I understand. I did this for a long time, too. Even though it's been years since I self-harmed, I do think about it when my emotions get difficult.

I'm sorry you lost your husband and then your father. Those are majores loss on top of dealing with the trauma. No wonder you are emotionally overwhelmed. Self-harm is a way to cope with feelings that we are afraid will otherwise be unbearable. Of course you feel alone right now and are looking for ways to feel safer and in more control.

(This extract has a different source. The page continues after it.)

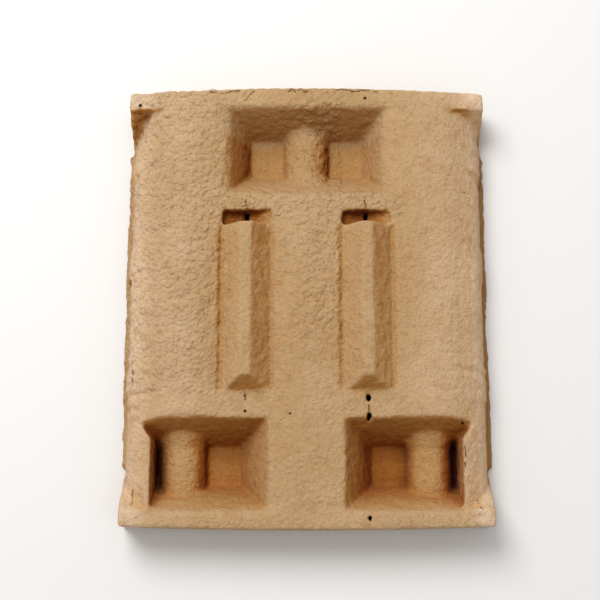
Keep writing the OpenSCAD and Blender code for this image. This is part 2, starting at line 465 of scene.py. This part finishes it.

What kind of support system do you have (friends, family)? Do you have anyplace that serves as a refuge right now, like church or therapy? You are trying your very best to manage a terrible situation. There is hope, though, and you can feel safer and in more control. You are definitely NOT alone. I hear you.
 
I too used to cut myself and understand that when the emotions get intense the urge to cut yourself resurfaces with a vengance. you have suffered two tremendous losses and it's only natural that you'd want to replace the emotional pain with something else i.e physical pain such as cutting. You need support more than ever right now from friends or family and getting couseling if you're not already to address the cutting would be a good idea. And like the above person mentioned you are definitely NOT alone!
 
((((Blondie)))) I understand how too much emotional pain can lead to cutting. I used to do it a few years ago quite a bit. It's hard to talk to people about because a lot of people have never experienced that level of mental anguish so they can be judgemental. I am really sorry you have lost two integral people in your life. Counseling does help I hope that is an option for you. You are not alone we understand how that feels and are here to support you.
 
Thank you all so much. It is so hard because no one in my family knows about this. I go to great lengths to cover it up. I am ashamed and know that it must seem incredibly wierd to anyone who simply doesn't understand the intensity of emotions that cause me to do this. I am seeing a therapist and have told him about it. I appreciate your input, it makes me feel that I am not all alone with this.
 
I don't cut but I rub and scratch. The backs of my arms one one big scar from it. You can't see it to well but it can gross people out when they touch it. I wear alot of long sleeves. To help when I start rubbing or scratching I will massage my joints. Your body will release the same endorphins you get from injury from massaging and popping your joints.

This doesn't always work for me but it has cut down the amount of it.
 
I had gone around 10 years without cutting and started up again a month or so ago. I am trying to fight the urges when I feel I am strong enough. You are definitely not alone.